Former Councilman Kickey said, however, “That is so off the wall it isn’t even worth responding to. Dennis Elwell didn’t have to do anything to appease me. I didn’t have much input [on the center]. The building was empty. People were talking about what to do with it. That was considered the best use for it. She applied for the job. She was the most qualified to do it. The person who made the allegation should put his name on it.”
Efforts to reach former mayor Elwell for comment on the official’s allegation were unsuccessful.

Make or break year

In interviews with parents and other town residents, it appears that the day care center has not done enough to attract families with young children, which has only further hurt its already low enrollment. Three families whose children used to attend the center did not wish to be quoted.

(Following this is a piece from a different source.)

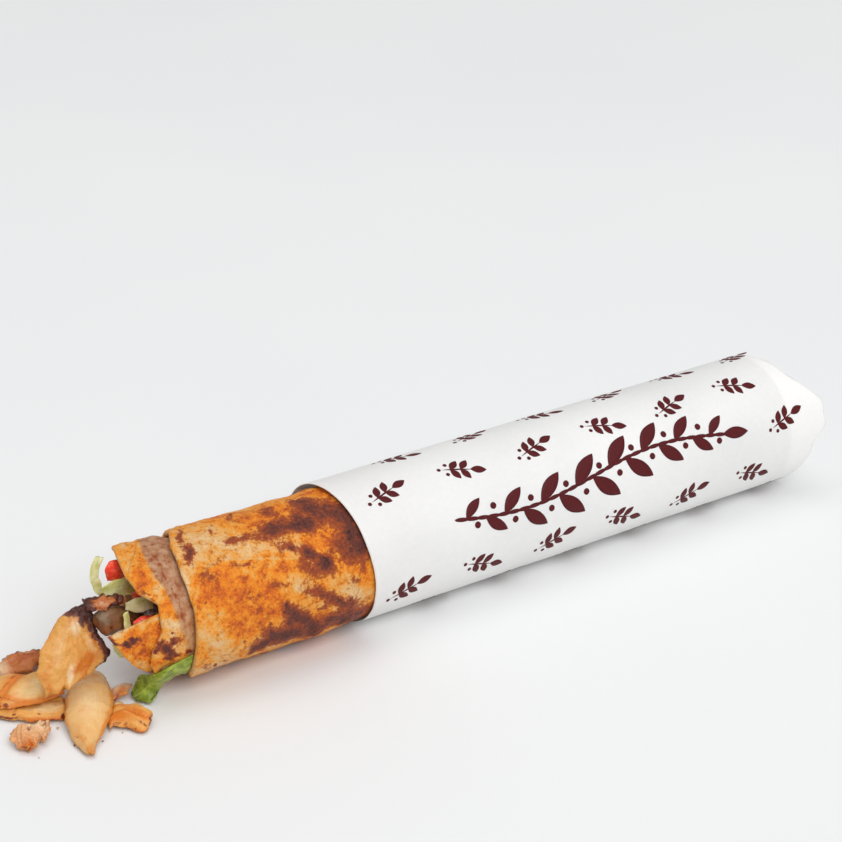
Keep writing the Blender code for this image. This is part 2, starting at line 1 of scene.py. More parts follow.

“Some people have told me they were just turned off by our center and they weren’t really happy with the care that their children have received,” Gonnelli stated. “I’ve tried to address that. I think it’s gotten better.”
The mayor refused to elaborate on the specific complaints he has received from parents.
Given the financial losses at the center, it too, like the Recreation Center, will likely see big changes next year if its enrollment and income don’t improve soon.
To help keep the center afloat, the town held an open house in August to attract new students, which brought in a few new pupils. The facility has also benefitted from a new advertising campaign. But these efforts may be too little, too late.
“We said that under our administration we would give both [the Rec Center and day care center] a year,” Gonnelli said. “We said we would look at them to see where we could make improvements and corrections, see where we can save money, and then see where we are at the end of the year.”